1. For it to be able to enter into the mitochondrionwhich is not permeable to fatty acids. For this to happen CARNITINE is used: carnitine can be recognised by a carnitine palmitoyl transferase which can allow it and its attached fatty acid to enter the cell.

  1. IN THE CYTOSOL

Coenzyme A forms THIOESTER bonds with carboxylic acids. What this means is that a CoASH (coenzyme A) binds with the fatty acid via an ACTIVATING ENZYME (ATP is used)

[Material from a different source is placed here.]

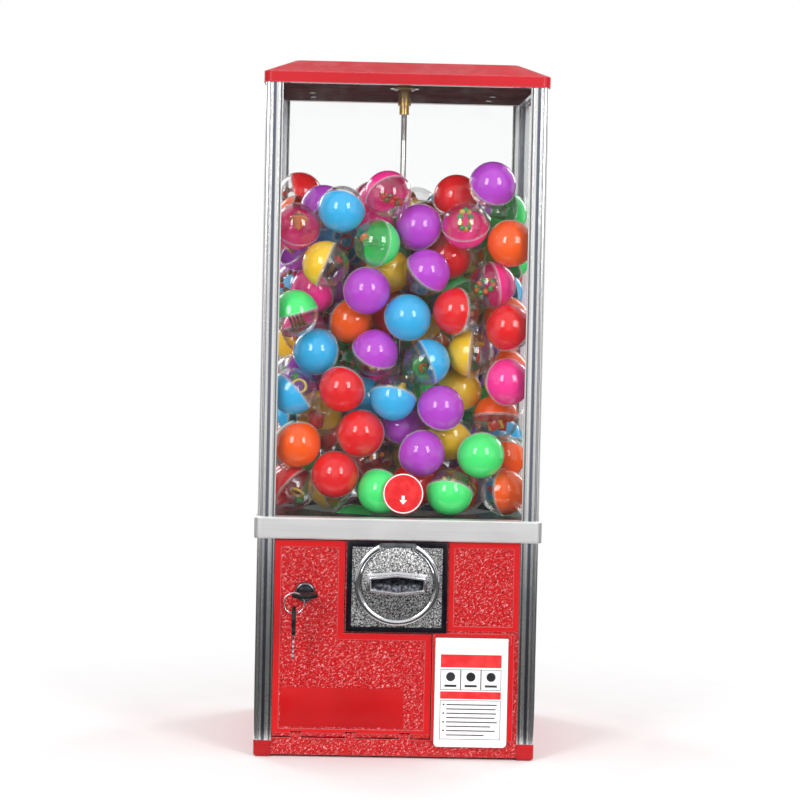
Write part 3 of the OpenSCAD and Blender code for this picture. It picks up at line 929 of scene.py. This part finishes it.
@dataclass
class Capsule:
    """One toy capsule: a solid-coloured cup, a clear dome with a lip over the seam, and a prize."""

    radius: float = 22.28 * MM
    shell: float = 21.9 * MM
    wall: float = 1.0 * MM
    lip: tuple[float, float] = (-1.7 * MM, 1.2 * MM)
    steps: int = 28
    rows: int = 7
    beads_in_ring: int = 10
    bead: float = 2.9 * MM
    bead_reach: float = 9.0 * MM
    hoop_reach: float = 6.5 * MM
    hoop_wire: float = 1.3 * MM
    coil_reach: float = 7.5 * MM
    coil_wire: float = 1.1 * MM
    coil_turns: int = 4
    coil_start: float = -7.0 * MM
    coil_step: float = 0.22 * MM

    def cup(self) -> bpy.types.Mesh:
        """The coloured half, open downwards.

        Returns:
            The mesh.
        """
        profile = arc(self.shell, 90, 0, self.rows) + arc(self.shell - self.wall, 0, 90, self.rows - 2)
        profile[0], profile[-1] = (0.0, profile[0][1]), (0.0, profile[-1][1])
        return Shape().lathe(profile, self.steps).mesh("cup")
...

  1. This fatty acyl CoA needs to move into the mitochondrion so it is conjugated to CARNITINE by CARNITINE ACYLTRANSFERSE I

  2. Acyl carnitine is shuttled inside via CARNITINE PALMITOYL-TRANSFERSE I

  3. IN THE MITOCHONDRION

Acyl carnitine is converted back into acyl CoA by CARNITINE ACYLTRANSFERSE II located on the inner mitochondrial membrane

  1. The liberated carnitine can move back out into the cytosol

2. The actual processing of this fatty acid. Its oxidation (B-oxidation) happens in the mitochondrion in the following steps:

  1. Activation by ATP

  2. Oxidation of two H+ atoms given to FAD

  3. Hydration

  4. Oxidation of two H+ atoms given to NAD+

  5. Thiolysis: removal of a 2C unit = acetyl CoA which can enter the TCA cycle and be fully oxidised

All these steps are repeated again and again, as two C atoms are removed each time. So for example, a fatty acid with 16C atoms will produce 8 acetyl CoA molecules, with an ATP yield of 8*10(per TCA cycle) = 80 ATP.

Add to that the 7 repeats of B-oxidation producing 7NADH+H+ and 7FADH2, with 2.5ATP and 1.5ATP respectively, about 106ATP molecules are formed from a 16C fatty acid.

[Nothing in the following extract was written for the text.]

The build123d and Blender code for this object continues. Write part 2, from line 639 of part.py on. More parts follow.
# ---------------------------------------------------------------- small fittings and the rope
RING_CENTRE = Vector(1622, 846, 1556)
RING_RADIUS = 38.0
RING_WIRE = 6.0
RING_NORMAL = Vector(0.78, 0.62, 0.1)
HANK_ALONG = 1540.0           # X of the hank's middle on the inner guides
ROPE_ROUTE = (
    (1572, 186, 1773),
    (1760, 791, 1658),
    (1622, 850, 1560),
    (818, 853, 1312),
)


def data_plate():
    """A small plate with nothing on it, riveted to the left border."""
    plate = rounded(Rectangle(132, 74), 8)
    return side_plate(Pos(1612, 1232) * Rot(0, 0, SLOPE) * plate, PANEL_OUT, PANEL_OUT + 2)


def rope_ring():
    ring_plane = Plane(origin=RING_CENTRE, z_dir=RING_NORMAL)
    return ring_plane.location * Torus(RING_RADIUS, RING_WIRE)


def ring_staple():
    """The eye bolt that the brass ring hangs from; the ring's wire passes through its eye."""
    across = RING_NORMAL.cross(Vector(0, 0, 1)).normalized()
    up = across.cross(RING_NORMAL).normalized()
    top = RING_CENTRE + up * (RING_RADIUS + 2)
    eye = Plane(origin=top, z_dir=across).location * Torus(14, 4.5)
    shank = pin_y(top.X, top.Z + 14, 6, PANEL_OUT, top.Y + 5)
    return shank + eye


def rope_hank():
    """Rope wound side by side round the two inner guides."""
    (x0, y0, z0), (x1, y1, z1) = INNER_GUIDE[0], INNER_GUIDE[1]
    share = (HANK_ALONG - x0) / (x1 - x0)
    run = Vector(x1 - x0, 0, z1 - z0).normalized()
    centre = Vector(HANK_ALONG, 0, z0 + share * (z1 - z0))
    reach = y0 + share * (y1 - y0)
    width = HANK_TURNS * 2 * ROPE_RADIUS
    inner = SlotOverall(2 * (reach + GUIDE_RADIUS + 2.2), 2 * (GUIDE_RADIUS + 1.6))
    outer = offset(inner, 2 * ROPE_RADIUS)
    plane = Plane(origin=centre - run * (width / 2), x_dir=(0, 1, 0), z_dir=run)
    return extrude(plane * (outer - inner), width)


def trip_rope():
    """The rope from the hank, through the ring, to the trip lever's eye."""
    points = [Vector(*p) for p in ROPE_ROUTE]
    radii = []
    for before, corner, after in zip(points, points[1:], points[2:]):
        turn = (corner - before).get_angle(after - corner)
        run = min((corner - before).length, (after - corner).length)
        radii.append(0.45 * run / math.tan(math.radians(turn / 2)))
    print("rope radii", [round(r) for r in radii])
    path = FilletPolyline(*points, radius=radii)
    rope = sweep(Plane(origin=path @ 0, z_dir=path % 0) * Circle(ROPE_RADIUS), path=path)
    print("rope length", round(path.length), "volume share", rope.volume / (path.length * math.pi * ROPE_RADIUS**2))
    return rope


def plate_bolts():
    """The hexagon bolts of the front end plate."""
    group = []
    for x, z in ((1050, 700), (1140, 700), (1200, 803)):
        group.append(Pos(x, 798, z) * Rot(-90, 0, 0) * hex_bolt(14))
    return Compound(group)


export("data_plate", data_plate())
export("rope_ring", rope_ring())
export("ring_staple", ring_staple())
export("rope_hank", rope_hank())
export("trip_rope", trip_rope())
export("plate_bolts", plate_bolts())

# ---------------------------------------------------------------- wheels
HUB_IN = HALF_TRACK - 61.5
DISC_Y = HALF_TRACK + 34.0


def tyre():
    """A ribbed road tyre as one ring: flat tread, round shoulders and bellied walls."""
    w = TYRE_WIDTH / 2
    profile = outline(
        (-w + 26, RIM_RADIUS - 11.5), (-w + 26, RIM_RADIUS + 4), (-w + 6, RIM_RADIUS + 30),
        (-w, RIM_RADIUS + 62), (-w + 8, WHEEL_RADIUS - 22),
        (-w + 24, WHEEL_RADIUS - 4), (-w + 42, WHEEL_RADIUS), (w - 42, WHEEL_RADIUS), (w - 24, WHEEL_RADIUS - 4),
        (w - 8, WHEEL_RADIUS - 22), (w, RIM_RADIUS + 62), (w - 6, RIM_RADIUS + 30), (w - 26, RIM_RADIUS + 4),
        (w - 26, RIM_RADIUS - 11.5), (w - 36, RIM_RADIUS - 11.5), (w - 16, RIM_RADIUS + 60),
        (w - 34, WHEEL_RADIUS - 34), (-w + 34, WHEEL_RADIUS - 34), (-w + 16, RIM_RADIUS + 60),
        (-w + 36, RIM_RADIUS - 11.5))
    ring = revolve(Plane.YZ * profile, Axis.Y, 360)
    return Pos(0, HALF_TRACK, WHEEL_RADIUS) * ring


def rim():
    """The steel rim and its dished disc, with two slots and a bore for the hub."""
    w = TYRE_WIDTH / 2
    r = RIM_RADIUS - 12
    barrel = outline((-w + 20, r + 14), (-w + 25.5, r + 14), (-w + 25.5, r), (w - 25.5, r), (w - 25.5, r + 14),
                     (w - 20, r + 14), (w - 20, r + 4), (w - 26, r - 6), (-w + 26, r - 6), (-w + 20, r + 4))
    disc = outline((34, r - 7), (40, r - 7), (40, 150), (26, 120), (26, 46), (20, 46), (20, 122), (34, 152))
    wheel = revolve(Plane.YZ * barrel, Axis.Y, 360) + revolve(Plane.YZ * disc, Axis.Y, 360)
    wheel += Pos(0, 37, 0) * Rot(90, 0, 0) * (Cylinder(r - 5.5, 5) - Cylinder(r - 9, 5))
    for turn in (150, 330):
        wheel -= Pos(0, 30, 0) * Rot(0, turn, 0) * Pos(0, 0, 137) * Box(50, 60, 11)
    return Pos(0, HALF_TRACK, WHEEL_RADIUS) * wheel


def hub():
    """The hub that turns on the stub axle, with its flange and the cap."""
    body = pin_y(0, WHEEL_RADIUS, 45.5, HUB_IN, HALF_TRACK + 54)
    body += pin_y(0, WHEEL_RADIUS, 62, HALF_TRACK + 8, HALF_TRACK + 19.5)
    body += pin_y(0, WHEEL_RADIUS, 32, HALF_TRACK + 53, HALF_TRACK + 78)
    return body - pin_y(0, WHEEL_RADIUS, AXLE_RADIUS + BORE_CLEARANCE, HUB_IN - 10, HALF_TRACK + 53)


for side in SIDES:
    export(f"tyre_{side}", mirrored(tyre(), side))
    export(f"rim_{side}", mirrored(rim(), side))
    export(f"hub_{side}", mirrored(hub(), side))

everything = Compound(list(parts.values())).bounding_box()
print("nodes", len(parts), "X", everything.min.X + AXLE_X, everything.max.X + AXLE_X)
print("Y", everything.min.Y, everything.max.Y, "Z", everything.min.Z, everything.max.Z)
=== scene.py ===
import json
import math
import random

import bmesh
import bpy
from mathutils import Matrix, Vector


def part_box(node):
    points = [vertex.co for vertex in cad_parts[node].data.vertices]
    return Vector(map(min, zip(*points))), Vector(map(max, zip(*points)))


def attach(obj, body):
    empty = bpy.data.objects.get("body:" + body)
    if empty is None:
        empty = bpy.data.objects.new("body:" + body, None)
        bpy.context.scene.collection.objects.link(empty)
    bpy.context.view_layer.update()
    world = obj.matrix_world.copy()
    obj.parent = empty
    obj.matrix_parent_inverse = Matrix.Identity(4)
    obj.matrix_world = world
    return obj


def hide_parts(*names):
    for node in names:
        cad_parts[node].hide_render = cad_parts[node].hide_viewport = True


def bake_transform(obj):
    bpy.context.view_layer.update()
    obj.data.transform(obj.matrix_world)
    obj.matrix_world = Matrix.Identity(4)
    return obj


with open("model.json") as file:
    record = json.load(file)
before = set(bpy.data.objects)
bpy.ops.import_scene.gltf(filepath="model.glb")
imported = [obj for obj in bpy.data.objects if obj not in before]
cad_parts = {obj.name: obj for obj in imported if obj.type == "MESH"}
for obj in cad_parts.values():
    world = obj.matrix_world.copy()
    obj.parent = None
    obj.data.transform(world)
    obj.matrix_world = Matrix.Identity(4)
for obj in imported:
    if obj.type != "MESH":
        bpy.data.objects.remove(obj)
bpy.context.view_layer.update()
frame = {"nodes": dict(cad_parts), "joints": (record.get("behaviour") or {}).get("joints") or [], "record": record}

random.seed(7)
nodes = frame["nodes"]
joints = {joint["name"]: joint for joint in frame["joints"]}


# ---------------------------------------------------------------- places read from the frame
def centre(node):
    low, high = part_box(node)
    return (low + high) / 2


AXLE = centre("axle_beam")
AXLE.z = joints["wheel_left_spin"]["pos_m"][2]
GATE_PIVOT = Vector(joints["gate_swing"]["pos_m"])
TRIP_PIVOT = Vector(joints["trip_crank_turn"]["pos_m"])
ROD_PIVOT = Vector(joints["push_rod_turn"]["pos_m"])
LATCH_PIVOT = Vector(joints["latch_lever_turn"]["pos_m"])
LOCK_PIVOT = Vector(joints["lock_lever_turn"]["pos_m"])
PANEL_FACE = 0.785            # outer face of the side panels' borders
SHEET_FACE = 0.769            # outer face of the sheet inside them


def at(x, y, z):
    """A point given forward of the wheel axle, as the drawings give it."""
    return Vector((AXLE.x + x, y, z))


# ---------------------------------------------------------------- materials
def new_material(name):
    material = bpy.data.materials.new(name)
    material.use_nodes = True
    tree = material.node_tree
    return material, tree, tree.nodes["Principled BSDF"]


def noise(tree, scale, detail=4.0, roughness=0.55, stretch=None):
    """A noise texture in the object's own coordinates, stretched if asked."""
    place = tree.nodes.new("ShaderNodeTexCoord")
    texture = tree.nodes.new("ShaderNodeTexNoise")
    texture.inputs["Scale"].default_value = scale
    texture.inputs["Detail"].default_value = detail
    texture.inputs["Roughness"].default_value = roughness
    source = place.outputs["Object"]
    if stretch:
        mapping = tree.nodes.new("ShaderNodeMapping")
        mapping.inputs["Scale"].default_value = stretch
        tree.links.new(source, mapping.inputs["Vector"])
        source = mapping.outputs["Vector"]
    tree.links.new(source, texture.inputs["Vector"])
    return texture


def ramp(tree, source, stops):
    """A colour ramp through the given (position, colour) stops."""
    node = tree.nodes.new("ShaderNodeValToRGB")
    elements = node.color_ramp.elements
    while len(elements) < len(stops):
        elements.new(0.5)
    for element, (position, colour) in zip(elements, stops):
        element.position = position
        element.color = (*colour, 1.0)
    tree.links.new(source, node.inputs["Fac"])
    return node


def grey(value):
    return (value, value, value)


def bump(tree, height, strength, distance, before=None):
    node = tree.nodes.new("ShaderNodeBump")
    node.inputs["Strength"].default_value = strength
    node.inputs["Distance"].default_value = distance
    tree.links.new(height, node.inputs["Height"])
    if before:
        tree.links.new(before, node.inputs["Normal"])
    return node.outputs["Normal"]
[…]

If a fatty acid has an odd number of Carbon atoms, a HCO3- molecule is added to make it four membered. An enzyme requiring COBALAMIN (B12) is required for this. (Cobalamin is called that because it has a Co, cobalt group in it).

 

Describe the enzyme reactions of the beta-oxidation pathway that yield acetyl CoA, NADH+H+ and FADH2

Removal of 2H atoms from the fatty acyl CoA by acylCoA dehydrogenase leads to FADH2 production.

Removal of 2H atoms from 3-L-Hydroxyacyl CoA by 3-L-hydroxyacyl CoA dehydrogenase produces NADH+H+ (in this step, there are now two keto groups on the B-ketoacyl CoA molecule, which makes it unstable and likely to be cleaved.

Indicate how the process yields ATP when linked to oxidative phosphorylation

 

Summarise the factors regulating fatty acid oxidation

  1. ADRENALINE and GLUCAGON activate the lipase enzyme (that starts cleaving the triglyceride)

  2. The rate of entry into mitochondrion via the CARNITINE SHUTTLE is a rate limiting factor

  3. The rate of reoxidation of the cofactors NADH+H+ and FADH2 by cytochrome/respiratory chain

There are about 135,000 kcal of triacylglycerols in our adipose tissue.